▸ **Work to complete**:
The data below holds the lines to copy: everything from the line containing "const group = new THREE.Group();" to the line containing "import math", both ends included, set down exactly.

▸ **Collected data**:
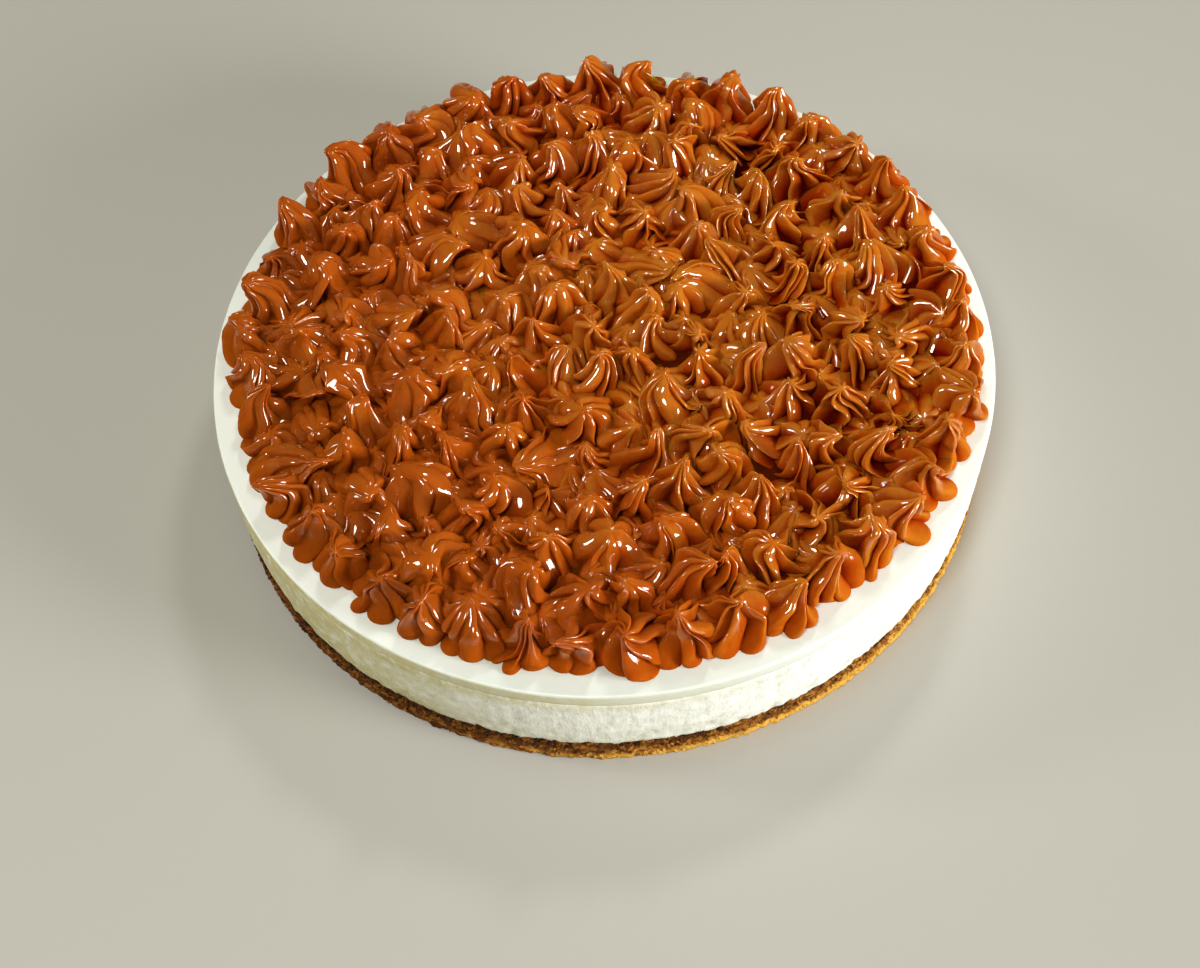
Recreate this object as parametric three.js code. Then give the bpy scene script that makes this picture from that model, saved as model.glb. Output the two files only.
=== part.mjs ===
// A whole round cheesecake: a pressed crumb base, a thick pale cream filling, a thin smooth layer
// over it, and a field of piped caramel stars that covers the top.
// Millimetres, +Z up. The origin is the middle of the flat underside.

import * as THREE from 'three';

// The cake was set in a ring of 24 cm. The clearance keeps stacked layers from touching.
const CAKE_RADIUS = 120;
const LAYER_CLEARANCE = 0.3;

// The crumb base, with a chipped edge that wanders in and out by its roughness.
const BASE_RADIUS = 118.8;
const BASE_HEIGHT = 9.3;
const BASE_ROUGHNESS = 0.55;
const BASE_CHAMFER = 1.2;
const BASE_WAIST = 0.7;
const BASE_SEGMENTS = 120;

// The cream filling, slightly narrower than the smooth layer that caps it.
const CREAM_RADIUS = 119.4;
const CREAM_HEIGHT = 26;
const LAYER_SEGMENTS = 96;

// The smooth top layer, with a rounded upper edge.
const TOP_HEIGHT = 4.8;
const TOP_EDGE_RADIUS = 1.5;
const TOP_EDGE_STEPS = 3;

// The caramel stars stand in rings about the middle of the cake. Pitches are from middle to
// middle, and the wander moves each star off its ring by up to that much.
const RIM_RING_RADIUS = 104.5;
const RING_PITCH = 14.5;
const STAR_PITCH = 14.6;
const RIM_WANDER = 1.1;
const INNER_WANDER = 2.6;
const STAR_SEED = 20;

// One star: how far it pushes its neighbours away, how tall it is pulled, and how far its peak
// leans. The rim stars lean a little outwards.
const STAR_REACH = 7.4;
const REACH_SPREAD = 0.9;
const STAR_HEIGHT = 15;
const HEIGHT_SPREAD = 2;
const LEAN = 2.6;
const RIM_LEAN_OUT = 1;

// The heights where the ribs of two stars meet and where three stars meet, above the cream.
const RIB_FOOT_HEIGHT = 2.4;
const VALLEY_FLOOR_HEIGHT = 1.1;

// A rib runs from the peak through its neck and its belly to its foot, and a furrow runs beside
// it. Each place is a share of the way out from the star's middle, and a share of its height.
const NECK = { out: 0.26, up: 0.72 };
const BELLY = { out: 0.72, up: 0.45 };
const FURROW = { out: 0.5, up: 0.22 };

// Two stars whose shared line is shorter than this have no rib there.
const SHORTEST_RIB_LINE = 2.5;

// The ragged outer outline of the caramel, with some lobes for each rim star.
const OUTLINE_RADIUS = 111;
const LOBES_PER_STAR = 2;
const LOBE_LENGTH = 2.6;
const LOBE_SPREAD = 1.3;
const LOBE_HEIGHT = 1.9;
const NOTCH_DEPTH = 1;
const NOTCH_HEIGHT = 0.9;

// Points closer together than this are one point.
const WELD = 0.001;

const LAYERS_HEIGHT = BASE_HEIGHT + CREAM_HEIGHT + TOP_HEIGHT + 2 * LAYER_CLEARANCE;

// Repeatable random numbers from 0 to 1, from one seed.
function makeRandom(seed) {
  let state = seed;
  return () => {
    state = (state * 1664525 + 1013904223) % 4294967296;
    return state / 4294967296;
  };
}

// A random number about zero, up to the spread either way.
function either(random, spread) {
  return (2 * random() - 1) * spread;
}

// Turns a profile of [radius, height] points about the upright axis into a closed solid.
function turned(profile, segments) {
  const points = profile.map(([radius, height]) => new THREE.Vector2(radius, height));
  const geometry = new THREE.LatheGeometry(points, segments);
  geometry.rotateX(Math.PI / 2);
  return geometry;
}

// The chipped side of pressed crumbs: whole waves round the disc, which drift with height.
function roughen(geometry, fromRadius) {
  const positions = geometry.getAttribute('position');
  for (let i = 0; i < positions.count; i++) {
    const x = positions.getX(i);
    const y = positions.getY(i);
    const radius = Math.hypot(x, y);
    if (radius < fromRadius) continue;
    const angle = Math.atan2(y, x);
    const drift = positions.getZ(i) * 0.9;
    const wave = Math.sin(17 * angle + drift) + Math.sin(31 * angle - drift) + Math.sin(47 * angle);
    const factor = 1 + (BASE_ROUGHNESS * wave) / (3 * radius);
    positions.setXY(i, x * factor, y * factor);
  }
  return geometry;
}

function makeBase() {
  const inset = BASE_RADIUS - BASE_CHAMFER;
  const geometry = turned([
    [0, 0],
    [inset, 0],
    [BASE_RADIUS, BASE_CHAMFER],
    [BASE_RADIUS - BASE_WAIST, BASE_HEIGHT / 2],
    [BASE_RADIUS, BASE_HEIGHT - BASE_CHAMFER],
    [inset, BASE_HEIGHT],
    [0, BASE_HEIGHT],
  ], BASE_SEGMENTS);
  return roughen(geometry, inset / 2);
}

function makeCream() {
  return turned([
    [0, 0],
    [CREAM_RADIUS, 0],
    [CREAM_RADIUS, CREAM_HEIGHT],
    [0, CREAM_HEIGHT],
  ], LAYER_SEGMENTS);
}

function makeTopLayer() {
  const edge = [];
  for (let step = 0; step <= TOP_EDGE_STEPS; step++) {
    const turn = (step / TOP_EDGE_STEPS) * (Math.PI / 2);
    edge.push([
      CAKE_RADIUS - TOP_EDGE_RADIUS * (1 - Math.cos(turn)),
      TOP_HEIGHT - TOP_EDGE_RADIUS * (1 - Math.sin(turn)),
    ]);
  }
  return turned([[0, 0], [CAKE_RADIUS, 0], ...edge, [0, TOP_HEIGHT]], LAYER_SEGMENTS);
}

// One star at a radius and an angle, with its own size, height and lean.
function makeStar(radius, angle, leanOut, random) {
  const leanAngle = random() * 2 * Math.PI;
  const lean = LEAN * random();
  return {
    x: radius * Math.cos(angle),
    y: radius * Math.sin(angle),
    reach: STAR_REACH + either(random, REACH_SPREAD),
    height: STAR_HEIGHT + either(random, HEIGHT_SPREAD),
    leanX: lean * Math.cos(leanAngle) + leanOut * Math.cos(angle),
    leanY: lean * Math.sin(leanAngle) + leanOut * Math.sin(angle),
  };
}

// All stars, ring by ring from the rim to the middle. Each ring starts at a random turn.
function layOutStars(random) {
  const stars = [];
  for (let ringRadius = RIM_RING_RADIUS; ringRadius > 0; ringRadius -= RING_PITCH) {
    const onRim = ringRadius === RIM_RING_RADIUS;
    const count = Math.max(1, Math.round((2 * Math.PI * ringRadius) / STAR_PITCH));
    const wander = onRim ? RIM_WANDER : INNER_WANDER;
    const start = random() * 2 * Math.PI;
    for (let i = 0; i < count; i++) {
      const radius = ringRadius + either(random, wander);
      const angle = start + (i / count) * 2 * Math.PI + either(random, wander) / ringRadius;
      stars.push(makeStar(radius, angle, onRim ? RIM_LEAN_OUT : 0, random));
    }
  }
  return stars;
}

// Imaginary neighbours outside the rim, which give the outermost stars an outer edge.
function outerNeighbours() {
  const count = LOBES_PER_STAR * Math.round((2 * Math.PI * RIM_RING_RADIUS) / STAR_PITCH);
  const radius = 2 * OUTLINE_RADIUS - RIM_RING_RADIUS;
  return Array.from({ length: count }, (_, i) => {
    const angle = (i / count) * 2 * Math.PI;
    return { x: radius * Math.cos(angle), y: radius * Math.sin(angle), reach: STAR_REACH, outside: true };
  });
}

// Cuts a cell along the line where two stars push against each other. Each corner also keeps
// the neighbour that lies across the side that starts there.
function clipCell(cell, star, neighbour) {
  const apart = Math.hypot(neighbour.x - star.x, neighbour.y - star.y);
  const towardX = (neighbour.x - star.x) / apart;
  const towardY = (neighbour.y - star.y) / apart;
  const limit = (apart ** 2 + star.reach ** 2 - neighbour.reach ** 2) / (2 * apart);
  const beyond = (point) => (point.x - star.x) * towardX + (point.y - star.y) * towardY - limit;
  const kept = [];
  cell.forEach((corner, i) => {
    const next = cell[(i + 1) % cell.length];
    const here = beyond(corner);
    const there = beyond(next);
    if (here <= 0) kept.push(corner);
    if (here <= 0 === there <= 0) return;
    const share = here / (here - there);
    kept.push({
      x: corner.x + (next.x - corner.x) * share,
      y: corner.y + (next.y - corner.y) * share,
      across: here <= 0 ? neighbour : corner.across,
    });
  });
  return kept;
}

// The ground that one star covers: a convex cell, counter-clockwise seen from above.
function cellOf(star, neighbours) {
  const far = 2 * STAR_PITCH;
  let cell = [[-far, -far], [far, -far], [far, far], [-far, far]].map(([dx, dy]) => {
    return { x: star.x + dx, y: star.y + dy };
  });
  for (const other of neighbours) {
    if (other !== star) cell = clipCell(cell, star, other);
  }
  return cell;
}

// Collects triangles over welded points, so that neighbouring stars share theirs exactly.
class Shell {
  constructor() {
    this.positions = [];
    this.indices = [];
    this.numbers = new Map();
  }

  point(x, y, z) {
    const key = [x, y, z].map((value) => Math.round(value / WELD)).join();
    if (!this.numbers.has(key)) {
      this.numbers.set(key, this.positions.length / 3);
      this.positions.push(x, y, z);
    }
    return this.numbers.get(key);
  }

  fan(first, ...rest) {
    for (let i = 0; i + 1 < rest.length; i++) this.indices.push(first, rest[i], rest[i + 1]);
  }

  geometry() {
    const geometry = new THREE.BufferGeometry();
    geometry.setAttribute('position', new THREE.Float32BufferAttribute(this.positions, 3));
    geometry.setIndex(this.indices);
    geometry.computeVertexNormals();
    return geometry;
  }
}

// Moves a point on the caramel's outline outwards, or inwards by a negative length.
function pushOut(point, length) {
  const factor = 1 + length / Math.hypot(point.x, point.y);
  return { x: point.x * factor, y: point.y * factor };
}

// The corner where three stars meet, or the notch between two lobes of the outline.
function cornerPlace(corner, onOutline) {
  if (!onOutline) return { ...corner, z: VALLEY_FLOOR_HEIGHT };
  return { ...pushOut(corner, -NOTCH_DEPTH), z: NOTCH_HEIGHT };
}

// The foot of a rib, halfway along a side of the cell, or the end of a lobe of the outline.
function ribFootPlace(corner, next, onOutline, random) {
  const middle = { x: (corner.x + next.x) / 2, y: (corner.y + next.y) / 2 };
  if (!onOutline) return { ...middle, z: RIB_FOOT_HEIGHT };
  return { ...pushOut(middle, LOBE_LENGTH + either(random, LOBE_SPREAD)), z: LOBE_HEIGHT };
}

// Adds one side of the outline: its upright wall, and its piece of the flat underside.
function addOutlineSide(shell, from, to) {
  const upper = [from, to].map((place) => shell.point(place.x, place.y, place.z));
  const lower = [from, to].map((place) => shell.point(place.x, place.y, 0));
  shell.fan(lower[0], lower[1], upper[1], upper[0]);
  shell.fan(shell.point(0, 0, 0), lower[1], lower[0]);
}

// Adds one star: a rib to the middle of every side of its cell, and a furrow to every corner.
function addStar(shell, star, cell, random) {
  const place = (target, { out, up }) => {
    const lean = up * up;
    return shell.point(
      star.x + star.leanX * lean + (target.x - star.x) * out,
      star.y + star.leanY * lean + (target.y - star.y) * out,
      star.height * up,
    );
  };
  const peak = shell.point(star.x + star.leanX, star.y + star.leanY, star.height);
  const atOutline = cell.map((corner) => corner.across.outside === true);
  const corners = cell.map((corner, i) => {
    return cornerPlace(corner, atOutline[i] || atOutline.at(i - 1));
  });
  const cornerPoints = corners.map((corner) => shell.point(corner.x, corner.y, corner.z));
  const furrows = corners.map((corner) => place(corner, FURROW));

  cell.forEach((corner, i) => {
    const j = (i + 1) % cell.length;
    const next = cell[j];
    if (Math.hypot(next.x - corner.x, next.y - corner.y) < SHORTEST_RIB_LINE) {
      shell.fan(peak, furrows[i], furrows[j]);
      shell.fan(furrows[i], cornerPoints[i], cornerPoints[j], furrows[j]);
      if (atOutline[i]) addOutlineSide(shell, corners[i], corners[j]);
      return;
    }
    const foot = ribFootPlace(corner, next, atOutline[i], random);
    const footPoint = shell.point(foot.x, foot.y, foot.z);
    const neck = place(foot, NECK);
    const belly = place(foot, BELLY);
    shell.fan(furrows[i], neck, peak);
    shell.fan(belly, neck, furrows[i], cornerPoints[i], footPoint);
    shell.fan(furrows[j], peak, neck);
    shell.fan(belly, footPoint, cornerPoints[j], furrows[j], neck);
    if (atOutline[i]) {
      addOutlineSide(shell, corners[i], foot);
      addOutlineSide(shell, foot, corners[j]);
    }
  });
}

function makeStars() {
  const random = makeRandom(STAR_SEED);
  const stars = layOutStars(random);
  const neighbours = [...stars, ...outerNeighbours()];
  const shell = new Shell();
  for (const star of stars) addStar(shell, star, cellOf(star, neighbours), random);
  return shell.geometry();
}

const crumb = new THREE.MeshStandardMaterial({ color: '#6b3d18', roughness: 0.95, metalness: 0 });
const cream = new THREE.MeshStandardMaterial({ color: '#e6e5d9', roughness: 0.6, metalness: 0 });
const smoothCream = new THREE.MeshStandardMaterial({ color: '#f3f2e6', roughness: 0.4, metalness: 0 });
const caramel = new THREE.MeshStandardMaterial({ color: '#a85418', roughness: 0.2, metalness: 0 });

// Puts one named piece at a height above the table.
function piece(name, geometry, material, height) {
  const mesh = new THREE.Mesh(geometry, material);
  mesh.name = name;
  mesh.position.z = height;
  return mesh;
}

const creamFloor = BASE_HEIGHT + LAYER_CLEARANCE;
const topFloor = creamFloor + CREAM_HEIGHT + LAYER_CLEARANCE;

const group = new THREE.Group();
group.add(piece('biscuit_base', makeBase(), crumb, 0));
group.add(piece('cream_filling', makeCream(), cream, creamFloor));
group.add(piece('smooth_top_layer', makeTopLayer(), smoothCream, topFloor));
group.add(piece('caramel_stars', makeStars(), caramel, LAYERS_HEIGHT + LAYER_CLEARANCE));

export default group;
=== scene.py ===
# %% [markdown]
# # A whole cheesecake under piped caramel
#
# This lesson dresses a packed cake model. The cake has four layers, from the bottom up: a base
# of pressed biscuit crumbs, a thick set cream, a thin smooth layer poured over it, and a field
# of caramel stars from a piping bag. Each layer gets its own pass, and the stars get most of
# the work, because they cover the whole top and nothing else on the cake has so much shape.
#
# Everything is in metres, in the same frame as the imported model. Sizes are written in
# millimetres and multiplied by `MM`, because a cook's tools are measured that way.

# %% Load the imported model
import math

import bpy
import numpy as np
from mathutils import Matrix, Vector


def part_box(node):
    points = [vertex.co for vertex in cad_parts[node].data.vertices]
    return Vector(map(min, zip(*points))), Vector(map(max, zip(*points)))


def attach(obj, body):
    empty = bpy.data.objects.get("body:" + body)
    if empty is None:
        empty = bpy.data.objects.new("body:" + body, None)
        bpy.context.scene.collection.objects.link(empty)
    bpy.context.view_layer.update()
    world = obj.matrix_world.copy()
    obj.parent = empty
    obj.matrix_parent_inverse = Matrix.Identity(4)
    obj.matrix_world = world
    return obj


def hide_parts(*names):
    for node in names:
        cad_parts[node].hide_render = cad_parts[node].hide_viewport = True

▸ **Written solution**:
const group = new THREE.Group();
group.add(piece('biscuit_base', makeBase(), crumb, 0));
group.add(piece('cream_filling', makeCream(), cream, creamFloor));
group.add(piece('smooth_top_layer', makeTopLayer(), smoothCream, topFloor));
group.add(piece('caramel_stars', makeStars(), caramel, LAYERS_HEIGHT + LAYER_CLEARANCE));

export default group;
=== scene.py ===
# %% [markdown]
# # A whole cheesecake under piped caramel
#
# This lesson dresses a packed cake model. The cake has four layers, from the bottom up: a base
# of pressed biscuit crumbs, a thick set cream, a thin smooth layer poured over it, and a field
# of caramel stars from a piping bag. Each layer gets its own pass, and the stars get most of
# the work, because they cover the whole top and nothing else on the cake has so much shape.
#
# Everything is in metres, in the same frame as the imported model. Sizes are written in
# millimetres and multiplied by `MM`, because a cook's tools are measured that way.

# %% Load the imported model
import math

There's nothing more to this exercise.